:: EXERCISE DESCRIPTION ::
Extract the listing below in full, unchanged.

:: DATASET SECTION ::
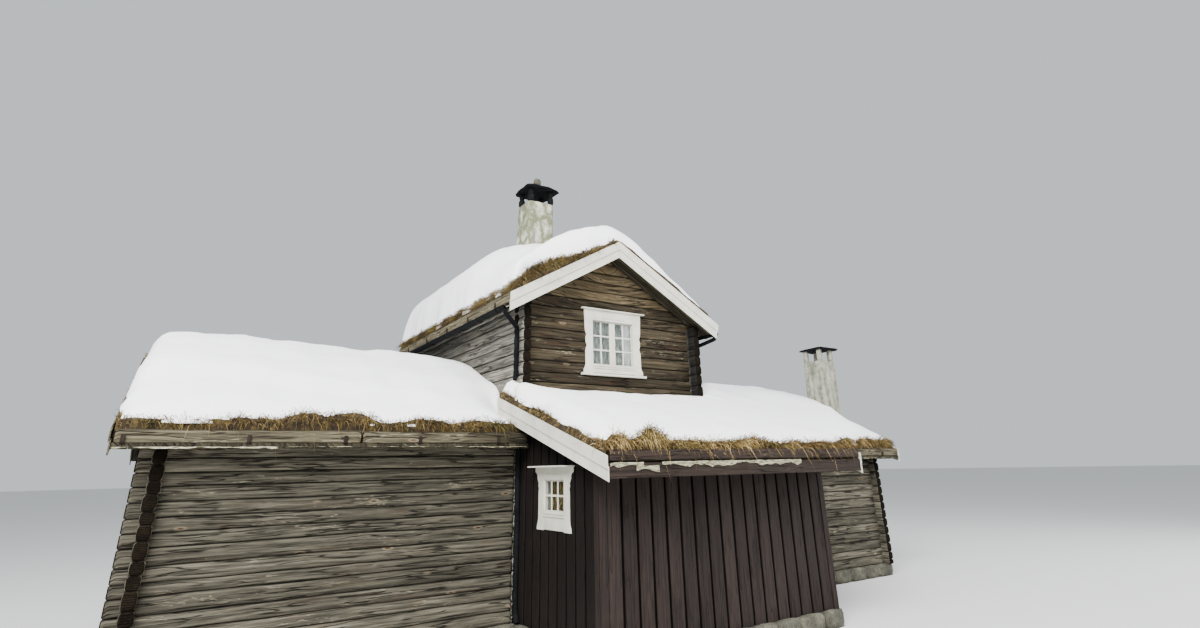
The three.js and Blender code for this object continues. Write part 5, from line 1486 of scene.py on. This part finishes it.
def make_low_snow(step, lumps, rim):
    """Snow of the annex and of the right wing, whose sheet rises to meet the annex's higher roof."""
    left, right = ANNEX_VERGES[0] + BARGE + 0.02, ANNEX_VERGES[1] - BARGE
    front, back = ANNEX_EAVE + ANNEX_LOG + 0.04, RIGHT.high - TURF_LOG - 0.03
    stack = sum(span("right_chimney"), Vector()) / 2
    plain = gable_snow(RIGHT, 0.13, 0.23, 0.28, 0.23, 0.13)

    def ground(_, t):
        return annex_deck(t) + DECK + ANNEX_TURF

    def wing_ground(_, t):
        return RIGHT.deck(t, 0.35) + DECK + TURF

    def thick(s, t):
        """The annex's snow, heaped up against the raised part's corner."""
        return annex_snow_top(t) + 0.10 * np.exp(-((s - left) / 0.35) ** 2) * soft_step(t, -0.8, -0.1)

    def corner_thick(s, t):
        """The front sheet's thickness, carried on behind the corner."""
        return thick(s, np.minimum(t, -0.12)) - 0.004

    def meeting(s, t):
        """Sheet's thickness, raised beside the annex roof and heaped round the chimney."""
        other = ground(s, t) + annex_snow_top(t) - wing_ground(s, t)
        fall = other + upper_drift(s, t) - 0.55 * np.maximum(0, s - right)
        heap = 0.16 * np.exp(-((s - stack.x) ** 2 + (t - stack.y) ** 2) / 0.16)
        front_half = 1 / (1 + np.exp((t - RIDGE_Y - 0.2) / 0.15))
        own = plain(s, t) + upper_drift(s, t)
        return own + heap + (smooth_max(own, fall, 0.12) - own) * front_half

    lumps = lumps * 0.6
    sheets = [
        snow_body(flat_points, spaced(left, MAIN_RIGHT, step, rim), spaced(front, -0.001, step, rim),
                  (rim, 0, rim, 0.12), ground, thick, 83, lumps),
        snow_body(flat_points, spaced(MAIN_RIGHT, right, step), spaced(front, RIDGE_Y + 0.05, step, rim),
                  (0, 0, rim, 0), ground, lambda s, t: thick(s, t) + upper_drift(s, t), 83, lumps),
        snow_body(flat_points, spaced(left, MAIN_LEFT, 0.06), spaced(-0.4, ANNEX_LEFT_BACK, 0.06),
                  (rim, 0, 0.3, 0.15), ground, corner_thick, 84, 0.0),
    ]
    piece("annex_snow_blanket", sheets, ["settled snow"], ["annex_snow"])
    sheets = [
        snow_body(flat_points, spaced(right + 0.001, RIGHT.end - 0.02, step, rim),
                  spaced(RIGHT.low + TURF_LOG + 0.03, back, step, rim), (0, 0.34, rim, rim), wing_ground,
                  meeting, 85, lumps),
        snow_body(flat_points, spaced(MAIN_RIGHT + 0.001, right + 0.001, 0.08),
                  spaced(RIDGE_Y - 0.1, back, step, rim), (0, 0, 0, rim), wing_ground, meeting, 85, lumps),
    ]
    piece("right_wing_snow_blanket", sheets, ["settled snow"], ["right_wing_snow"])


# Chimneys


# Heights of the legs under both caps, and half the height of the stone on the main one
MAIN_LEG = 0.325
RIGHT_LEG = 0.275
CAP_STONE = 0.125


def masonry(low, high, seed):
    """Rough masonry stack: rings of a rounded rectangle, each side pushed in and out by waves.

    A ring point is the middle plus the half sizes times a squared-up cosine and sine.
    """
    z = spaced(low[2], high[2], 0.05)[:, None]
    turn = np.linspace(0, 2 * math.pi, 48, endpoint=False)[None]
    half = (np.asarray(high) - np.asarray(low)) / 2
    middle = (np.asarray(high) + np.asarray(low)) / 2
    push = 1 + 0.012 * waves(z * 1.3, turn * 0.35, seed, 0.5, 4)
    fit = np.ones_like(z)
    fit[[0, -1]] = 0.96
    x = middle[0] + half[0] * bent(np.cos(turn), 2 / 9) * push * fit
    y = middle[1] + half[1] * bent(np.sin(turn), 2 / 9) * push * fit
    return tube(flat_points(x, y, z))


def split_slab(centre, half_x, half_y, z, thick, seed, wobble):
    """Split stone slab: rings of a squarish outline whose reach wanders, thinner at the rim."""
    turn = np.linspace(0, 2 * math.pi, 56, endpoint=False)[None]
    reach = 1 + wobble * waves(np.cos(turn) * 0.5, np.sin(turn) * 0.5, seed, 0.55, 3)
    share = np.array([0.86, 0.99, 1.0, 0.97, 0.85])[:, None]
    level = np.array([0.0, 0.12, 0.55, 0.9, 1.0])[:, None]
    x = centre[0] + half_x * bent(np.cos(turn), 2 / 5) * reach * share
    y = centre[1] + half_y * bent(np.sin(turn), 2 / 5) * reach * share
    zz = z + thick * level + 0.012 * waves(x, y, seed + 1, 0.5)
    return tube(flat_points(x, y, zz))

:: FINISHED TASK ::
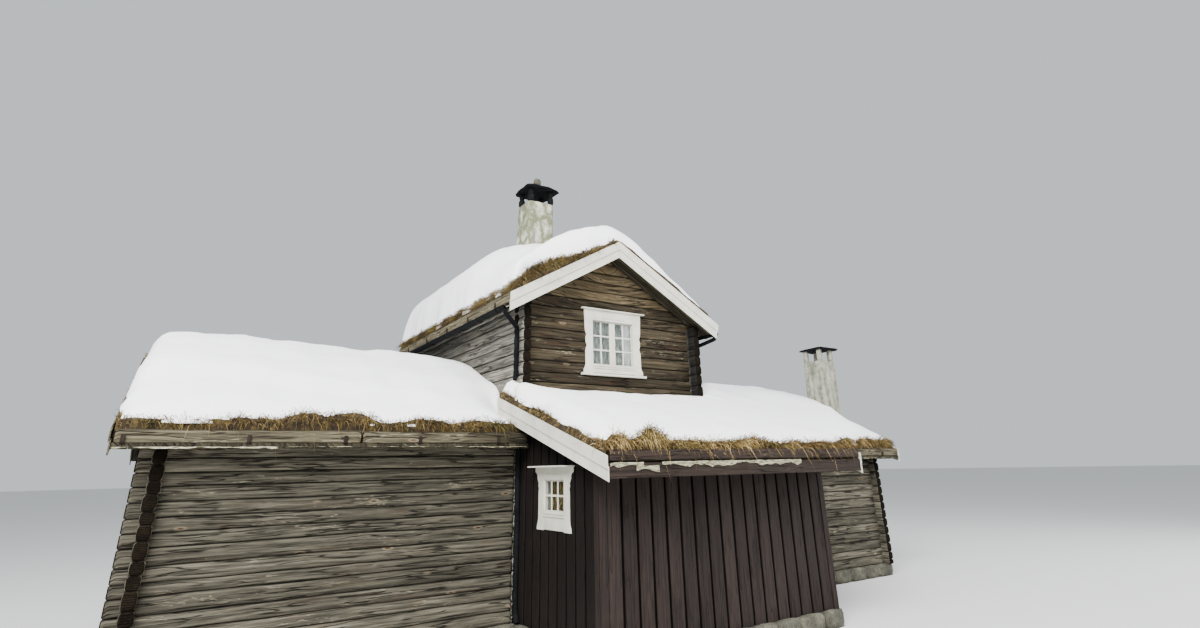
The three.js and Blender code for this object continues. Write part 5, from line 1486 of scene.py on. This part finishes it.
def make_low_snow(step, lumps, rim):
    """Snow of the annex and of the right wing, whose sheet rises to meet the annex's higher roof."""
    left, right = ANNEX_VERGES[0] + BARGE + 0.02, ANNEX_VERGES[1] - BARGE
    front, back = ANNEX_EAVE + ANNEX_LOG + 0.04, RIGHT.high - TURF_LOG - 0.03
    stack = sum(span("right_chimney"), Vector()) / 2
    plain = gable_snow(RIGHT, 0.13, 0.23, 0.28, 0.23, 0.13)

    def ground(_, t):
        return annex_deck(t) + DECK + ANNEX_TURF

    def wing_ground(_, t):
        return RIGHT.deck(t, 0.35) + DECK + TURF

    def thick(s, t):
        """The annex's snow, heaped up against the raised part's corner."""
        return annex_snow_top(t) + 0.10 * np.exp(-((s - left) / 0.35) ** 2) * soft_step(t, -0.8, -0.1)

    def corner_thick(s, t):
        """The front sheet's thickness, carried on behind the corner."""
        return thick(s, np.minimum(t, -0.12)) - 0.004

    def meeting(s, t):
        """Sheet's thickness, raised beside the annex roof and heaped round the chimney."""
        other = ground(s, t) + annex_snow_top(t) - wing_ground(s, t)
        fall = other + upper_drift(s, t) - 0.55 * np.maximum(0, s - right)
        heap = 0.16 * np.exp(-((s - stack.x) ** 2 + (t - stack.y) ** 2) / 0.16)
        front_half = 1 / (1 + np.exp((t - RIDGE_Y - 0.2) / 0.15))
        own = plain(s, t) + upper_drift(s, t)
        return own + heap + (smooth_max(own, fall, 0.12) - own) * front_half

    lumps = lumps * 0.6
    sheets = [
        snow_body(flat_points, spaced(left, MAIN_RIGHT, step, rim), spaced(front, -0.001, step, rim),
                  (rim, 0, rim, 0.12), ground, thick, 83, lumps),
        snow_body(flat_points, spaced(MAIN_RIGHT, right, step), spaced(front, RIDGE_Y + 0.05, step, rim),
                  (0, 0, rim, 0), ground, lambda s, t: thick(s, t) + upper_drift(s, t), 83, lumps),
        snow_body(flat_points, spaced(left, MAIN_LEFT, 0.06), spaced(-0.4, ANNEX_LEFT_BACK, 0.06),
                  (rim, 0, 0.3, 0.15), ground, corner_thick, 84, 0.0),
    ]
    piece("annex_snow_blanket", sheets, ["settled snow"], ["annex_snow"])
    sheets = [
        snow_body(flat_points, spaced(right + 0.001, RIGHT.end - 0.02, step, rim),
                  spaced(RIGHT.low + TURF_LOG + 0.03, back, step, rim), (0, 0.34, rim, rim), wing_ground,
                  meeting, 85, lumps),
        snow_body(flat_points, spaced(MAIN_RIGHT + 0.001, right + 0.001, 0.08),
                  spaced(RIDGE_Y - 0.1, back, step, rim), (0, 0, 0, rim), wing_ground, meeting, 85, lumps),
    ]
    piece("right_wing_snow_blanket", sheets, ["settled snow"], ["right_wing_snow"])


# Chimneys


# Heights of the legs under both caps, and half the height of the stone on the main one
MAIN_LEG = 0.325
RIGHT_LEG = 0.275
CAP_STONE = 0.125


def masonry(low, high, seed):
    """Rough masonry stack: rings of a rounded rectangle, each side pushed in and out by waves.

    A ring point is the middle plus the half sizes times a squared-up cosine and sine.
    """
    z = spaced(low[2], high[2], 0.05)[:, None]
    turn = np.linspace(0, 2 * math.pi, 48, endpoint=False)[None]
    half = (np.asarray(high) - np.asarray(low)) / 2
    middle = (np.asarray(high) + np.asarray(low)) / 2
    push = 1 + 0.012 * waves(z * 1.3, turn * 0.35, seed, 0.5, 4)
    fit = np.ones_like(z)
    fit[[0, -1]] = 0.96
    x = middle[0] + half[0] * bent(np.cos(turn), 2 / 9) * push * fit
    y = middle[1] + half[1] * bent(np.sin(turn), 2 / 9) * push * fit
    return tube(flat_points(x, y, z))


def split_slab(centre, half_x, half_y, z, thick, seed, wobble):
    """Split stone slab: rings of a squarish outline whose reach wanders, thinner at the rim."""
    turn = np.linspace(0, 2 * math.pi, 56, endpoint=False)[None]
    reach = 1 + wobble * waves(np.cos(turn) * 0.5, np.sin(turn) * 0.5, seed, 0.55, 3)
    share = np.array([0.86, 0.99, 1.0, 0.97, 0.85])[:, None]
    level = np.array([0.0, 0.12, 0.55, 0.9, 1.0])[:, None]
    x = centre[0] + half_x * bent(np.cos(turn), 2 / 5) * reach * share
    y = centre[1] + half_y * bent(np.sin(turn), 2 / 5) * reach * share
    zz = z + thick * level + 0.012 * waves(x, y, seed + 1, 0.5)
    return tube(flat_points(x, y, zz))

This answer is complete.